Various methods of polishing are known in the art. U.S. Pat. Nos. 2,084,427 and 2,387,034 disclose methods of making plastic articles such as buttons that include tumbling the articles to remove projections of excess material or flash.
U.S. Pat. No. 2,380,653 discloses a cold temperature tumbling process to remove flash from a molded article. This method requires the article to be tumbled in a rotatable container of dry ice and small objects such as wooden pegs. The cold temperature resulting from the dry ice renders the flash material relatively brittle, such that the flash is more easily broken from the article during the tumbling process.

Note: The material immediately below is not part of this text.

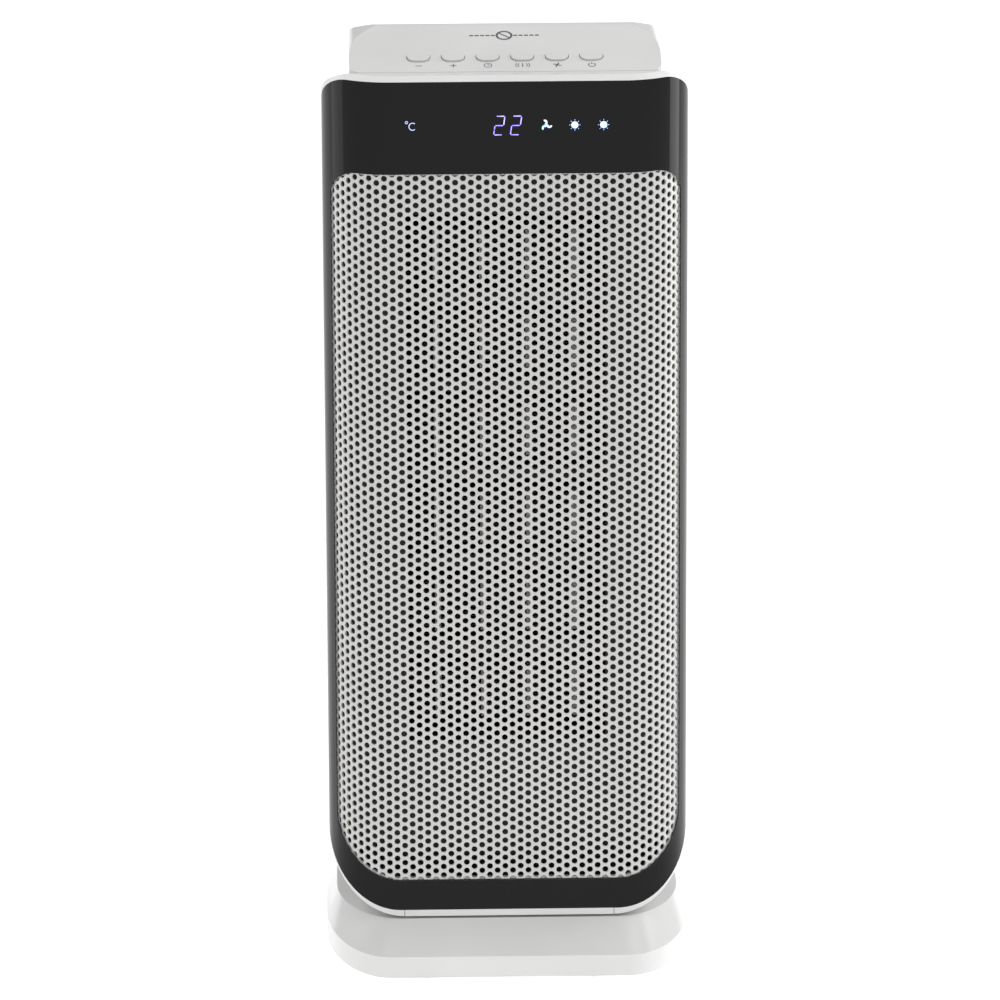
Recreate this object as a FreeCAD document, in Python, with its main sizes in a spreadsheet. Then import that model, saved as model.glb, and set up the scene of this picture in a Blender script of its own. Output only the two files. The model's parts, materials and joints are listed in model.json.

U.S. Pat. No. 3,030,746 discloses a grinding and polishing method for optical glass, including glass lenses. The method includes tumbling the glass articles in a composition of liquid, abrasive and small pellets or media. The liquid is disclosed as being water, glycerins, kerosene, light mineral oil and other organic liquids either alone or in combination. The abrasive component is described as being garnet, corundum, boron carbide, quartz, aluminum oxide, emery or silicon carbide. The media is disclosed as being ceramic cones, plastic slugs, plastic molding, powder, limestone, synthetic aluminum oxide chips, maple shoe pegs, soft steel diagonals, felt, leather, corn cobs, cork or waxes.
U.S. Pat. No. 4,485,061 discloses a method of processing plastic filaments which includes abrasive tumbling to remove excess material.
U.S. Pat. Nos. 4,541,206 and 4,580,371 disclose a lens holder or fixture used for holding a lens in a process of rounding the edge thereof. The process includes an abrasive tumbling step.
U.S. Pat. No. 5,133,159 discloses a method of tumble polishing silicone articles in a receptacle charged with a mixture of non-abrasive polishing beads and a solvent which is agitated to remove surface irregularities from the articles.
U.S. Pat. No. 5,571,558 discloses a tumbling process for removing flash from a molded IOL by applying a layer of aluminum oxide on a plurality of beads, placing the coated beads, alcohol, water and silicone IOLs in a container and tumbling the same to remove flash.
U.S. Pat. No. 5,725,811 discloses a process for removing flash from molded IOLs including tumbling the IOLs in a tumbling media of 0.5 mm diameter glass beads and 1.0 mm diameter glass beads, alcohol and water.
Prior methods of removing flash or surface irregularities, such as described above, may be inadequate or impractical in the manufacture of certain types of IOLs. For example, certain IOLs formed from relatively soft, highly flexible material, such as silicone, are susceptible to chemical and/or physical changes when subjected to cold temperatures. For this reason, certain types of cryo-tumbling or cold temperature tumbling may be impractical in the manufacture of IOLs made from such materials. Additionally, certain types of abrasive tumbling processes may be suitable for harder lens material, such as glass or polymethylmethacrylate (PMMA), but may not be suitable for softer lens materials. Also, most tumbling processes known in the art require the lens to be submersed in a liquid that may not be suitable for some lens materials or manufacturing processes. Accordingly, a need exists for a suitable process for removing flash and/or irregularities from molded or lathe cut IOLs made of various materials.
SUMMARY OF THE INVENTION
The present invention relates to methods for dry polishing IOLs. IOLs are currently either molded in removable molds or lathe cut. Subsequent to these operations, the IOLs have surface roughness or sharp edges that need to be minimized or eliminated. After polishing methods such as tumbling the IOLs in a container with glass beads and a liquid, the IOLs must be dried or in the case of hydrogels dehydrated, prior to further processing. Drying or dehydrating the IOLs can be both expensive and time consuming. The dry polishing methods of the present invention eliminate the need for drying or dehydrating IOLs. This is particularly important in the case of surface coated IOLs where a coating or surface treatment can not be consistently applied in the presence of moisture.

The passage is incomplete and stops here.